In Matthew 27:46, as Christ hung on the cross in great distress, he quoted Psalm 22:1: “My God, My God, why have You forsaken Me?” He experienced separation from the Father in bearing our sins. But, as the rest of the Psalm indicates and as was His promised resolution, the victory was about to be secured. Deliverance was coming! Only God could take suffering and death and bring victory and redemption! Only Christ in His perfection could stand in our place.

Romans 6:23 says, “For the wages of sin is death, but the free gift of God is eternal life through Jesus Christ our Lord.” We deserve death. He offers life.

Romans 5:10 shares that Christ’s death and resurrection is necessary for our salvation. We’re reconciled through His death and life.

Christ knew that the Father would be faithful. And, I know that I can never be separated from His love (Romans 8:38). And, I aspire to be like Abraham, who didn’t waiver in trusting the Lord, who was fully convinced that He would do as He promised.

Christ secures eternal life for all those who trust in Him. I put my whole heart, my entire life, my trembling body in the face of death, my entire trust in Him. And, I am completely confident that there will be no separation. And, there never was for my Mom.

Sweet victory. She is FREE! Praise the Lord – she is FREE!

Jesus lives and so shall I. One day I will also rise and meet Him! What a day that will be!

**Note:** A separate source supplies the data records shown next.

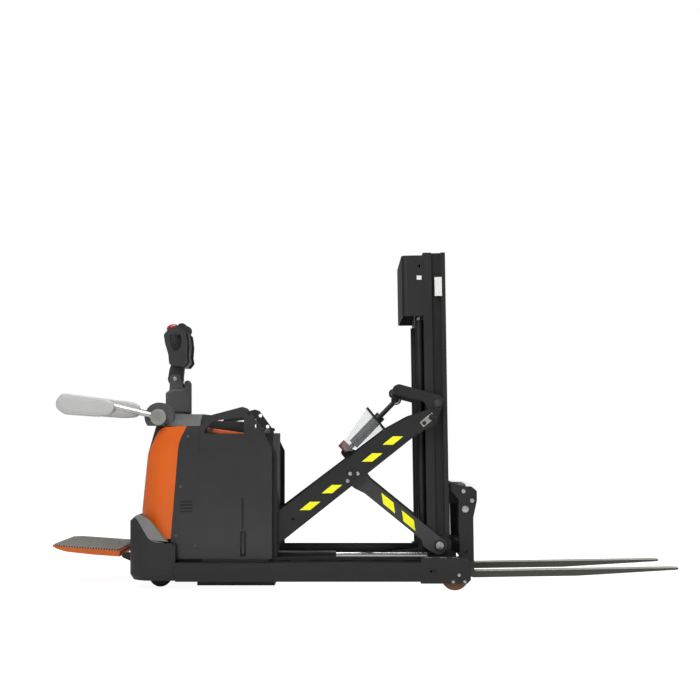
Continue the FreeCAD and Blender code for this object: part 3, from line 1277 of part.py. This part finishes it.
tiller_bore = across("tiller_bore", S.tiller_x, S.tiller_z, 10 + S.pin_play, 60)
keep("tiller", cut_from("tiller_cut", tiller_solid, tiller_bore))

# Every sub-part is written to its own file once all of them are sound

doc.recompute()
unsound = [thing.Name for thing in doc.Objects if {"Invalid", "Error"} & set(thing.State)]
if unsound:
    raise RuntimeError(f"not built: {', '.join(unsound)}")
for thing in NODES:
    if thing.Shape.isNull() or not thing.Shape.isValid():
        raise RuntimeError(f"{thing.Label} has no valid shape")
os.makedirs("parts", exist_ok=True)
for thing in NODES:
    thing.Shape.exportStep(f"parts/{thing.Label}.step")
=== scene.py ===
import math
import bpy
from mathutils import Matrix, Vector


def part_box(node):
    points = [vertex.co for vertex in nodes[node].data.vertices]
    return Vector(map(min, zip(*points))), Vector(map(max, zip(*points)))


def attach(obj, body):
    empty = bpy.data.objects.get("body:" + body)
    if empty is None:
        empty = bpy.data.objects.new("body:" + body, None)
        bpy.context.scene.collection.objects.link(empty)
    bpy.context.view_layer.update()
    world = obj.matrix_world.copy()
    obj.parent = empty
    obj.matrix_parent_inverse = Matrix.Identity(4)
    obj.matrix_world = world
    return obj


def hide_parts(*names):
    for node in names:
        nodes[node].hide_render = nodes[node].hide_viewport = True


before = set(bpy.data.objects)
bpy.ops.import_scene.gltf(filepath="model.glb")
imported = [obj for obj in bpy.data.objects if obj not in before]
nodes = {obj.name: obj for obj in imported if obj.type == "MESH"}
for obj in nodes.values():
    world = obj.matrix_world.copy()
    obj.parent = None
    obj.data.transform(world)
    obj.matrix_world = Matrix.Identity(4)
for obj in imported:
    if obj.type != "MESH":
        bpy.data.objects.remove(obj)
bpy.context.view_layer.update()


# Paint, plastic and metal: one class does the shader arithmetic, so that a finish reads
# as a formula of noise and position in the piece's own coordinates.

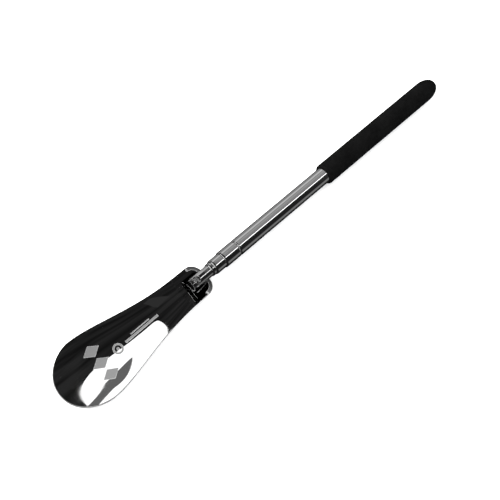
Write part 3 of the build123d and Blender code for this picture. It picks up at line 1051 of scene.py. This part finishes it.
@dataclass
class Studio:
    """Pale floor, soft light, the camera, and the surroundings that polished metal reflects.

    Only reflections see the softboxes and cards. Metal that is seen in other metal reflects
    second_bounce of them.
    """

    floor_size: float = 8.0
    floor_grey: float = 0.93
    sky_strength: float = 2.0
    dark: float = 0.011
    lamp_power: float = 90.0
    lamp_size: float = 1.2
    lamp_place: tuple[float, float, float] = (-0.9, 1.3, 1.0)
    camera_place: tuple[float, float, float] = (-0.24848, -0.08643, 0.51307)
    camera_aim: tuple[float, float, float] = (-0.02016, -0.0059, 0.00636)
    camera_roll: float = 28.505
    camera_lens: float = 71.475
    softboxes: tuple[Softbox, ...] = (
        Softbox((0.372, 0.56), (-6.0, 24.0), 0.24),
        Softbox((0.372, 0.56), (24.0, 44.0), 0.32, turn_soft=6.0),
        Softbox((0.348, 0.56), (50.0, 80.0), 0.54, turn_soft=10.0),
        Softbox((0.348, 0.56), (84.0, 122.0), 0.22, turn_soft=6.0),
        Softbox((0.348, 0.56), (-20.0, -12.0), 2.2, turn_soft=1.0),
        Softbox((0.348, 0.56), (-118.0, -84.0), 0.16, turn_soft=6.0),
        Softbox((0.53, 0.95), (-90.0, 90.0), 0.20, along_soft=0.04),
        Softbox((-0.4, 0.36), (86.0, 122.0), 0.20, turn_soft=6.0),
        Softbox((-0.97, -0.62), (-70.0, 70.0), 0.3, along_soft=0.03),
        Softbox((-0.62, -0.16), (-32.0, 14.0), 1.3, along_soft=0.03, turn_soft=6.0),
    )
    second_bounce: float = 0.008
    cards: tuple[Card, ...] = (
        Card(
            "white_card", 120.0, 1.3,
            (
                ((-108, 45), (-108, 30), (-105, 20), (-100, 20)),
                ((-100, 20), (-90, 23), (-75, 32), (-65, 32)),
                ((-65, 32), (-60, 32), (-58, 37), (-57, 45)),
                ((-57, 45), (-52, 90), (-47, 170), (-45, 270)),
                ((-45, 270),),
                ((-90, 270),),
                ((-90, 155), (-97, 115), (-107, 75), (-108, 45)),
            ),
        ),
        Card(
            "grey_card", 119.0, 0.13,
            (
                ((-91, 155), (-92, 115), (-87, 100), (-85, 75)),
                ((-85, 75), (-87, 68), (-97, 67), (-98, 72)),
                ((-98, 72), (-98, 85), (-97, 95), (-103, 104)),
                ((-103, 104),),
            ),
        ),
        Card(
            "faint_card", 120.0, 0.028,
            (
                ((-57, -83), (-52, -70), (-45, -42), (-42, -23)),
                ((-42, -23),),
                ((-54, -11), (-58, -28), (-59, -50), (-63, -70)),
                ((-63, -70),),
            ),
        ),
    )

    def build(self) -> None:
        """Builds the floor, the light, the reflected surroundings and the camera."""
        self.build_floor()
        self.build_world()
        self.build_lights()
        self.build_camera()
        for card in self.cards:
            card.hang()
        LOG.info("studio: %d softboxes and %d cards", len(self.softboxes), len(self.cards))

    def build_floor(self) -> None:
        """Lays a plain pale floor at the resting surface."""
        bm = bmesh.new()
        bmesh.ops.create_grid(bm, x_segments=1, y_segments=1, size=self.floor_size / 2)
        mesh = bpy.data.meshes.new("floor")
        bm.to_mesh(mesh)
        bm.free()
        floor = bpy.data.objects.new("floor", mesh)
        bpy.context.scene.collection.objects.link(floor)
        material = bpy.data.materials.new("floor_paper")
        material.use_nodes = True
        shader = material.node_tree.nodes["Principled BSDF"]
        shader.inputs["Base Color"].default_value = grey(self.floor_grey)
        shader.inputs["Roughness"].default_value = 0.9
        shader.inputs["Specular IOR Level"].default_value = 0.1
        mesh.materials.append(material)
        floor.visible_glossy = False

    def reflected(self, tree: Tree) -> bpy.types.NodeSocket:
        """Returns how bright the surroundings look to polished metal in each direction."""
        direction = tree.node("ShaderNodeTexCoord").outputs["Generated"]
        parts = tree.node("ShaderNodeSeparateXYZ", {0: direction})
        along = parts.outputs["X"]
        turn = tree.math("DEGREES", tree.math("ARCTAN2", parts.outputs["Y"], parts.outputs["Z"]))
        clouds = tree.node("ShaderNodeTexNoise", {"Vector": direction, "Scale": 9.0, "Detail": 2.0})
        seen = tree.fit(clouds.outputs["Fac"], 0.35, 0.7, 0.6 * self.dark, 2.0 * self.dark)
        for box in self.softboxes:
            seen = tree.math("ADD", seen, self.patch(tree, along, turn, box))
        bounces = tree.node("ShaderNodeLightPath").outputs["Glossy Depth"]
        kept = tree.fit(bounces, 1.0, 2.0, 1.0, self.second_bounce)
        return tree.math("MULTIPLY", seen, kept)

    def patch(self, tree: Tree, along: object, turn: object, box: Softbox) -> bpy.types.NodeSocket:
        """Returns the brightness of one softbox in each direction, and 0 outside it."""
        across = tree.band(turn, *box.turn, box.turn_soft)
        inside = tree.math("MULTIPLY", tree.band(along, *box.along, box.along_soft), across)
        return tree.math("MULTIPLY", inside, box.brightness)

    def build_world(self) -> None:
        """Gives even soft light to everything, and the softboxes to glossy reflections only."""
        world = bpy.data.worlds.new("studio")
        world.use_nodes = True
        world.cycles.sampling_method = "NONE"
        bpy.context.scene.world = world
        tree = Tree(world.node_tree)
        world.node_tree.nodes.clear()
        paths = tree.node("ShaderNodeLightPath")
        soft = tree.node("ShaderNodeBackground", {"Color": grey(1.0), "Strength": self.sky_strength})
        mirrored = tree.node("ShaderNodeBackground", {"Color": grey(1.0), "Strength": self.reflected(tree)})
        chosen = tree.node(
            "ShaderNodeMixShader",
            {0: paths.outputs["Is Glossy Ray"], 1: soft.outputs[0], 2: mirrored.outputs[0]},
        )
        tree.node("ShaderNodeOutputWorld", {"Surface": chosen.outputs[0]})

    def build_lights(self) -> None:
        """Hangs one broad soft light over the floor."""
        light = bpy.data.lights.new("overhead", "AREA")
        light.shape = "DISK"
        light.size = self.lamp_size
        light.energy = self.lamp_power
        lamp = bpy.data.objects.new("overhead", light)
        lamp.location = self.lamp_place
        lamp.rotation_euler = (-Vector(self.lamp_place)).to_track_quat("-Z", "Y").to_euler()
        lamp.visible_glossy = False
        bpy.context.scene.collection.objects.link(lamp)

    def build_camera(self) -> None:
        """Places the camera, looks at the aim and rolls it about its line of sight."""
        data = bpy.data.cameras.new("camera")
        data.lens = self.camera_lens
        data.sensor_width = 36.0
        camera = bpy.data.objects.new("camera", data)
        place, aim = Vector(self.camera_place), Vector(self.camera_aim)
        turn = (aim - place).to_track_quat("-Z", "Y").to_matrix().to_4x4()
        roll = Matrix.Rotation(math.radians(self.camera_roll), 4, "Z")
        camera.matrix_world = Matrix.Translation(place) @ turn @ roll
        bpy.context.scene.collection.objects.link(camera)
        bpy.context.scene.camera = camera
        bpy.context.scene.view_settings.view_transform = "Standard"


def main() -> None:
    """Builds the studio and then the shoehorn, piece by piece."""
    logging.basicConfig(level=logging.INFO, format="%(name)s: %(message)s")
    Studio().build()
    paints = Paintbox()
    for assembly in (Blade(), Telescope(), BladeFixing(), Grip()):
        LOG.info("building the %s", type(assembly).__name__)
        assembly.build(paints)


if __name__ == "__main__":
    main()
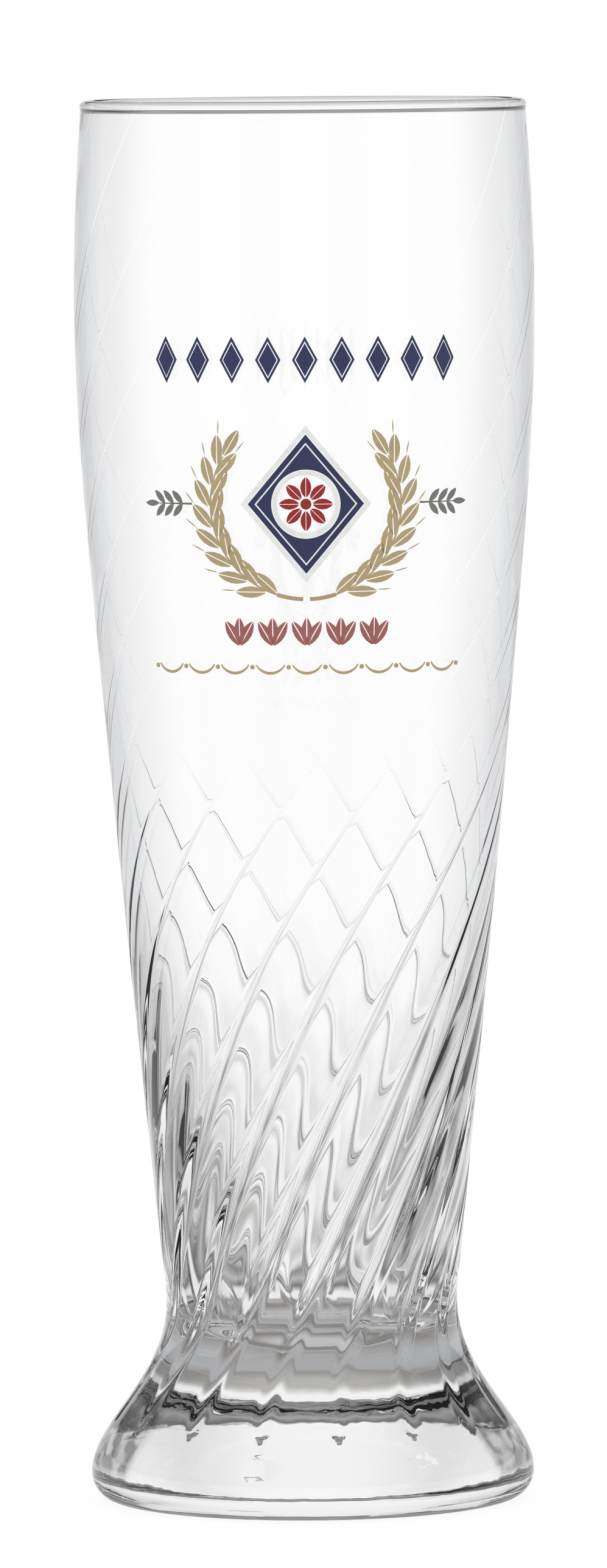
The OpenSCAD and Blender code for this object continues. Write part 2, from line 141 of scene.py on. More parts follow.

Today, as spring ushers in and I see new life blooming, I praise the Lord that through death, my Mom now sees LIFE.

4 comments:

Catiejoyce said...

I am so sorry for the sorrow and pain you are feeling. My heart aches with you and I cried reading this post. Thank you for being willing to be so open and honest with your feelings and emotions. I am praying for healing for your heart. I rejoice with you that death can have hope in it, but it is still painful and hard. May God fill you with His comfort and grace. LOVE ya!!

J said...

Thank you so much, Catie! I appreciate your prayers. The last couple weeks were filled with such darkness -- I feel like the stone is beginning to roll away with the hope of the resurrection. Still pain and tears, but such hope in sight. Thanks for praying!

Dawn said...

My heart is with you.
Jessica's mom xo

Jacqueline Jackson said...

Wow - she is free. Tha is so wonderful.
I am praying for God's closeness and comfort for you during this time.